## REQUIRED WORK
Stop after the line containing "leaf_inset = 7; // [5:1:10]": print each line exactly from the first line of the listing up to that point.

## SUPPLIED INFORMATION
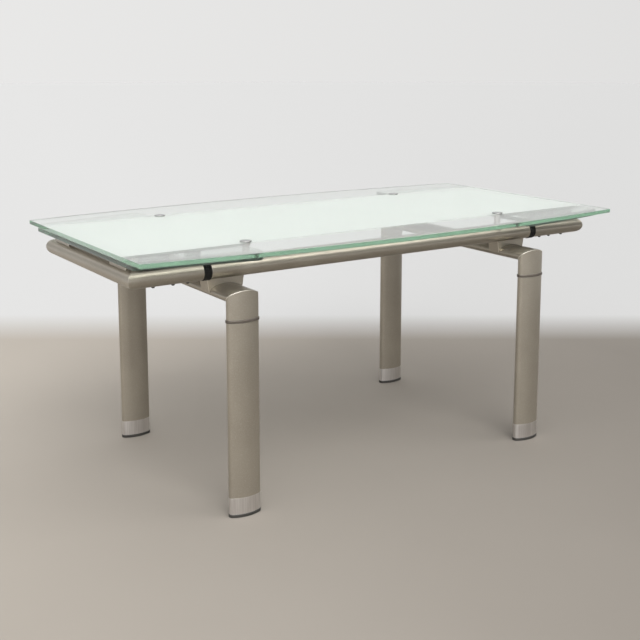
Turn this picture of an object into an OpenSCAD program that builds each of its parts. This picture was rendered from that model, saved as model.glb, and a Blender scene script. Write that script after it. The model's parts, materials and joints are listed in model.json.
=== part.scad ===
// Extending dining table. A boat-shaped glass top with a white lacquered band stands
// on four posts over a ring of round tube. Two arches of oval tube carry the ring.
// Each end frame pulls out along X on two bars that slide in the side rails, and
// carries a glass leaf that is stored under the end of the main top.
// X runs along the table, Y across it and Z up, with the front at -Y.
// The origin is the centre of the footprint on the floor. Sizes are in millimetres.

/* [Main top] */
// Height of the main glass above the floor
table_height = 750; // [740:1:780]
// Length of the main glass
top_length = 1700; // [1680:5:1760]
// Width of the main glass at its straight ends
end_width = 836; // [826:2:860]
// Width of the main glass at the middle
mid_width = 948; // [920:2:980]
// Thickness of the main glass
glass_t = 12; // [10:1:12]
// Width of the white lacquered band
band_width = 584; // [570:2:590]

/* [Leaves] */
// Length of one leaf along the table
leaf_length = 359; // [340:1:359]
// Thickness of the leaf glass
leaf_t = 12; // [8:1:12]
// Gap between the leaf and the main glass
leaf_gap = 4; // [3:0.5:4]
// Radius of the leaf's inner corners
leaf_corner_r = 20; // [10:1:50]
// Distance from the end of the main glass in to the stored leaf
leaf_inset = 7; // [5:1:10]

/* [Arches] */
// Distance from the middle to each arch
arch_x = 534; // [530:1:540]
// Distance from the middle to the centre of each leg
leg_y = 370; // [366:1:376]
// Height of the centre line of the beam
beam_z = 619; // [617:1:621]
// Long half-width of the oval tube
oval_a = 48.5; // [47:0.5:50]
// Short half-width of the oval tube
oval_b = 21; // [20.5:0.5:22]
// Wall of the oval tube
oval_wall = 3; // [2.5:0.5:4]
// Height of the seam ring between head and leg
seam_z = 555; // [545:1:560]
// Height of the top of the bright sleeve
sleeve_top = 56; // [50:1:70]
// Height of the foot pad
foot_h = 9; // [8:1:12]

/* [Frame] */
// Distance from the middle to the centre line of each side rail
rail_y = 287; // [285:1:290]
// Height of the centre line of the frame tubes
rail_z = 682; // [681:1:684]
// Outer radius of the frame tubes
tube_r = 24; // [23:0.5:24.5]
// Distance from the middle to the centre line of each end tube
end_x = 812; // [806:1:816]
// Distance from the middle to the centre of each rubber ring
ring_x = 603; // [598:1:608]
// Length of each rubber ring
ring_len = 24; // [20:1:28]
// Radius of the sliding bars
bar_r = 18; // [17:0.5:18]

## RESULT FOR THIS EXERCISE
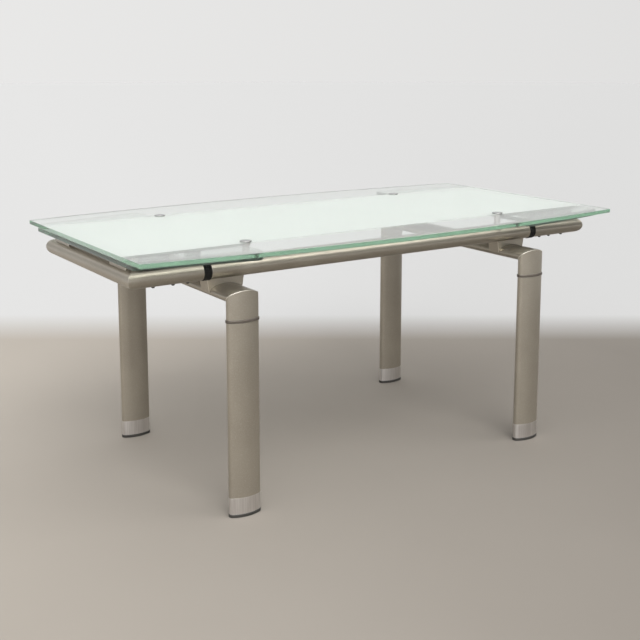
Turn this picture of an object into an OpenSCAD program that builds each of its parts. This picture was rendered from that model, saved as model.glb, and a Blender scene script. Write that script after it. The model's parts, materials and joints are listed in model.json.
=== part.scad ===
// Extending dining table. A boat-shaped glass top with a white lacquered band stands
// on four posts over a ring of round tube. Two arches of oval tube carry the ring.
// Each end frame pulls out along X on two bars that slide in the side rails, and
// carries a glass leaf that is stored under the end of the main top.
// X runs along the table, Y across it and Z up, with the front at -Y.
// The origin is the centre of the footprint on the floor. Sizes are in millimetres.

/* [Main top] */
// Height of the main glass above the floor
table_height = 750; // [740:1:780]
// Length of the main glass
top_length = 1700; // [1680:5:1760]
// Width of the main glass at its straight ends
end_width = 836; // [826:2:860]
// Width of the main glass at the middle
mid_width = 948; // [920:2:980]
// Thickness of the main glass
glass_t = 12; // [10:1:12]
// Width of the white lacquered band
band_width = 584; // [570:2:590]

/* [Leaves] */
// Length of one leaf along the table
leaf_length = 359; // [340:1:359]
// Thickness of the leaf glass
leaf_t = 12; // [8:1:12]
// Gap between the leaf and the main glass
leaf_gap = 4; // [3:0.5:4]
// Radius of the leaf's inner corners
leaf_corner_r = 20; // [10:1:50]
// Distance from the end of the main glass in to the stored leaf
leaf_inset = 7; // [5:1:10]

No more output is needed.